### What is asked
Take the lines from the one bearing "for node in" to the one bearing "SEAM_GAP = 0.2", inclusive, and reproduce them exactly; include no other line.

******

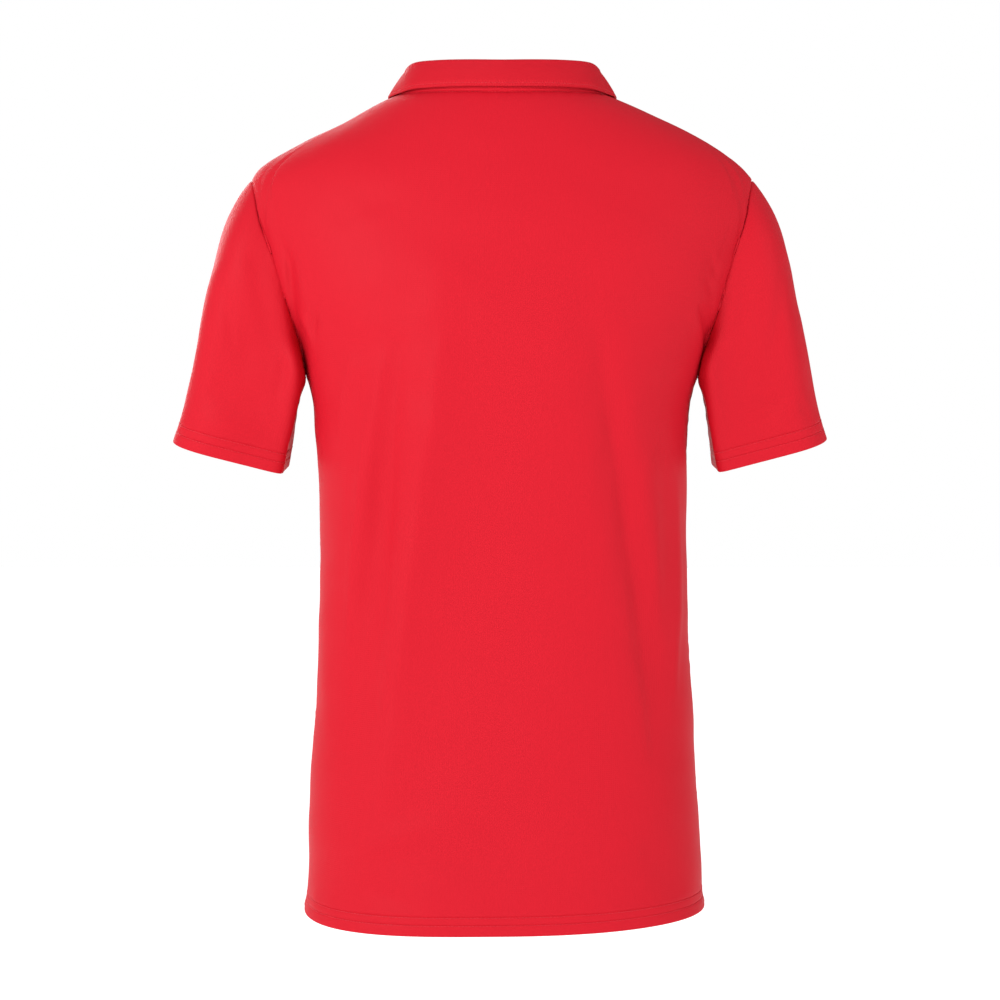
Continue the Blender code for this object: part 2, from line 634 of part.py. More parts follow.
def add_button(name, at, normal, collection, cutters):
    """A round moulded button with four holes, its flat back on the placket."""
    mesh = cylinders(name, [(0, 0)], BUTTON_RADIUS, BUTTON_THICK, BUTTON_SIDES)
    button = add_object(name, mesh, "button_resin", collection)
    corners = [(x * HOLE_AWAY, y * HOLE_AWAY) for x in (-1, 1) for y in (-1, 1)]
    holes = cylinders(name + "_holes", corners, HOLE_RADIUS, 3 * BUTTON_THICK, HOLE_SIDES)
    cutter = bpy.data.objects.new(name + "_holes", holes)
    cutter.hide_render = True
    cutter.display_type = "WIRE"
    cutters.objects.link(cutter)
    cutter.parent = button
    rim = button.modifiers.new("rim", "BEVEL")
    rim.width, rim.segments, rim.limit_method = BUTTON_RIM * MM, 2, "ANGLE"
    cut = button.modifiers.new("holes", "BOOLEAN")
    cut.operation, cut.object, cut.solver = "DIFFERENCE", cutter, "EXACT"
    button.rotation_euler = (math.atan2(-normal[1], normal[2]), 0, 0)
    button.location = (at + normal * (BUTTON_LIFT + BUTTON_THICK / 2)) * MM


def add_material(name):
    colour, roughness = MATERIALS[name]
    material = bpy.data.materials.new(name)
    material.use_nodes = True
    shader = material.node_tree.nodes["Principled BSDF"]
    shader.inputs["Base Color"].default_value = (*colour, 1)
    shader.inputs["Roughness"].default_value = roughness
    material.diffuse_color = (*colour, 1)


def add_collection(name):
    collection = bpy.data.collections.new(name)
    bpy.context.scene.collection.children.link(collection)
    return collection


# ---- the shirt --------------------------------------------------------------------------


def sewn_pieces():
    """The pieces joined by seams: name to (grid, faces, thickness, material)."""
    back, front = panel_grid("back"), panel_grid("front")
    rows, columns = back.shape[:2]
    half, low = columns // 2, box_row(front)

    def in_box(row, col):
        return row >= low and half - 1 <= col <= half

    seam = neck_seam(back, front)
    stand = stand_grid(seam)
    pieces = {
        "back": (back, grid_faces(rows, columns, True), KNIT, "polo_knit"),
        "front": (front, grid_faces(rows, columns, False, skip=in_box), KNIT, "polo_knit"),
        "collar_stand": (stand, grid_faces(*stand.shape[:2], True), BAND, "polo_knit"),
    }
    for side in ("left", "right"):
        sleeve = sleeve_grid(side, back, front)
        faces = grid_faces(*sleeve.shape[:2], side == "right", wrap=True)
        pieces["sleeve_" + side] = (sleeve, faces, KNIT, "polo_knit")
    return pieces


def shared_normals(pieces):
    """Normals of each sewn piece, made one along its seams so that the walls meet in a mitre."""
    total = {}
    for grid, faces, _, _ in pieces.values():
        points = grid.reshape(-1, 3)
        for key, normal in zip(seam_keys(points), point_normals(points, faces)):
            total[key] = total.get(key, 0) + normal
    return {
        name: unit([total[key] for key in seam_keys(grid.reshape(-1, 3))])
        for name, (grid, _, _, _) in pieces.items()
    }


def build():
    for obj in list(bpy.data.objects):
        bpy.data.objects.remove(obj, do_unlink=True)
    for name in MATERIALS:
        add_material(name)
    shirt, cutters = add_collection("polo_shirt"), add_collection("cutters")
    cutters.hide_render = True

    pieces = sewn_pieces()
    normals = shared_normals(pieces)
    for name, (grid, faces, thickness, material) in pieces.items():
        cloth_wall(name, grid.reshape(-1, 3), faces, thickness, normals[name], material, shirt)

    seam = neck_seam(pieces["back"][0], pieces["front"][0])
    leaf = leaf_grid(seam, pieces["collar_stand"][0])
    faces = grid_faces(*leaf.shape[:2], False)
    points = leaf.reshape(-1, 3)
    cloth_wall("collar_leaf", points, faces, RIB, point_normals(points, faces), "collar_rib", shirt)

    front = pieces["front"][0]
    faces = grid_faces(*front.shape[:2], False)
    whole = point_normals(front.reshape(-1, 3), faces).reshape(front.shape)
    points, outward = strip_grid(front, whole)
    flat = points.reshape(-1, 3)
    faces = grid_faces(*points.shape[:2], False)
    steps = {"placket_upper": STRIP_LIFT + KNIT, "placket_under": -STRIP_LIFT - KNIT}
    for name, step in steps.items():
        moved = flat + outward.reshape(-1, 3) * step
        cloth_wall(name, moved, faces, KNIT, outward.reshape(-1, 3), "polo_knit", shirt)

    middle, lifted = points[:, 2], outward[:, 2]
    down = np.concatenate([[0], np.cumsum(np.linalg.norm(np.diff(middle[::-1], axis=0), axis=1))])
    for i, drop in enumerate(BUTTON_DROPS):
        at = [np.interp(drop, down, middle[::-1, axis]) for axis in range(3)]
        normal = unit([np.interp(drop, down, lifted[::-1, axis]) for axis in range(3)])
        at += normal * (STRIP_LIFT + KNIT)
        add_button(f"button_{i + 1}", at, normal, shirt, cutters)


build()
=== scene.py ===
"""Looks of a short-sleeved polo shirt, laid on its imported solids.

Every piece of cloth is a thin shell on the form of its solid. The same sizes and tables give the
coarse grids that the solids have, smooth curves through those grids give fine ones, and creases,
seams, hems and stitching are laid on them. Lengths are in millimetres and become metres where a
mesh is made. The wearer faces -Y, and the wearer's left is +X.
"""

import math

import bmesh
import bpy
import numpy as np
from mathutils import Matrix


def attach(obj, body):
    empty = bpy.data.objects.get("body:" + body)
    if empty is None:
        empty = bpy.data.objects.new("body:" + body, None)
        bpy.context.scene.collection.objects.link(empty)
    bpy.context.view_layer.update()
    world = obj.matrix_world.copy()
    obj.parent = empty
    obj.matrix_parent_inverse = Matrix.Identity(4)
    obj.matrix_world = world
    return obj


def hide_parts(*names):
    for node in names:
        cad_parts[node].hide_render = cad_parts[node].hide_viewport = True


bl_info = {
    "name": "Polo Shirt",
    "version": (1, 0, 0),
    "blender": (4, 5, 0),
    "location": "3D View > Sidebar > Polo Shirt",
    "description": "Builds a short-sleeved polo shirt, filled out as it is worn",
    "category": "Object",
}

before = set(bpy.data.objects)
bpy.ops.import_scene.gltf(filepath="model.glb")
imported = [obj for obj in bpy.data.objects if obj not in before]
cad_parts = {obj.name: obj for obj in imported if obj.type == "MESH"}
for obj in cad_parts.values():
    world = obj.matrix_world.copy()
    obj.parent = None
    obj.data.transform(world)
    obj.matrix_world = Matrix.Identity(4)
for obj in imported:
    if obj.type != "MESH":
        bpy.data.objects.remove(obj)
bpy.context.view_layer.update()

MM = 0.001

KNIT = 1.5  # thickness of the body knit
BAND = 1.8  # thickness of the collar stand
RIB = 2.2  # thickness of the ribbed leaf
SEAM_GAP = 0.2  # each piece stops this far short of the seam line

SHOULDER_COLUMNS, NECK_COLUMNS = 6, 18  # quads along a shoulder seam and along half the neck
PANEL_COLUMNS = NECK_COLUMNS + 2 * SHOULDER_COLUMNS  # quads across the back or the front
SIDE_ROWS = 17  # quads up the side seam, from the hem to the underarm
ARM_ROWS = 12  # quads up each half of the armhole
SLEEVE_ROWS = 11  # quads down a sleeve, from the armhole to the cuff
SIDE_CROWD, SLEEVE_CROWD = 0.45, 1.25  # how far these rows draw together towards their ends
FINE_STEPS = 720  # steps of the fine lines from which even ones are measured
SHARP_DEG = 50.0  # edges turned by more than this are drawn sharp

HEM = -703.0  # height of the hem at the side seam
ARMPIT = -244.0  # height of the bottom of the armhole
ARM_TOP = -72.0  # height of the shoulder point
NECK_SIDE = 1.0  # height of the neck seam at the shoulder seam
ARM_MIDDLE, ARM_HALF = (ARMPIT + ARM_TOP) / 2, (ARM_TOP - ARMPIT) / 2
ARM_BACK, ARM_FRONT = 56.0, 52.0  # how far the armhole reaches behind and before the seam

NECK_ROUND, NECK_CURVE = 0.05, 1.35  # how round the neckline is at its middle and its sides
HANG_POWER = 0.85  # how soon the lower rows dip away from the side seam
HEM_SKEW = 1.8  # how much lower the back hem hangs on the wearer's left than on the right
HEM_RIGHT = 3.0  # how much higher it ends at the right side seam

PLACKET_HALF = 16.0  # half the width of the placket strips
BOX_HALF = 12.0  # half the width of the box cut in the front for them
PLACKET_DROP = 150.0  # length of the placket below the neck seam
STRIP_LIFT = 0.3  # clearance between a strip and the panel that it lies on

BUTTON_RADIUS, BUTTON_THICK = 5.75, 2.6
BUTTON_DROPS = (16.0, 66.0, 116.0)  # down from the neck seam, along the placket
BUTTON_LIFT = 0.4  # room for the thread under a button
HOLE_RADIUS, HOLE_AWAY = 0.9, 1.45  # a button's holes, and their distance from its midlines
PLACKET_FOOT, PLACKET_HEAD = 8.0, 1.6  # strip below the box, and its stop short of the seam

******

### Finished answer
    for node in names:
        cad_parts[node].hide_render = cad_parts[node].hide_viewport = True


bl_info = {
    "name": "Polo Shirt",
    "version": (1, 0, 0),
    "blender": (4, 5, 0),
    "location": "3D View > Sidebar > Polo Shirt",
    "description": "Builds a short-sleeved polo shirt, filled out as it is worn",
    "category": "Object",
}

before = set(bpy.data.objects)
bpy.ops.import_scene.gltf(filepath="model.glb")
imported = [obj for obj in bpy.data.objects if obj not in before]
cad_parts = {obj.name: obj for obj in imported if obj.type == "MESH"}
for obj in cad_parts.values():
    world = obj.matrix_world.copy()
    obj.parent = None
    obj.data.transform(world)
    obj.matrix_world = Matrix.Identity(4)
for obj in imported:
    if obj.type != "MESH":
        bpy.data.objects.remove(obj)
bpy.context.view_layer.update()

MM = 0.001

KNIT = 1.5  # thickness of the body knit
BAND = 1.8  # thickness of the collar stand
RIB = 2.2  # thickness of the ribbed leaf
SEAM_GAP = 0.2  # each piece stops this far short of the seam line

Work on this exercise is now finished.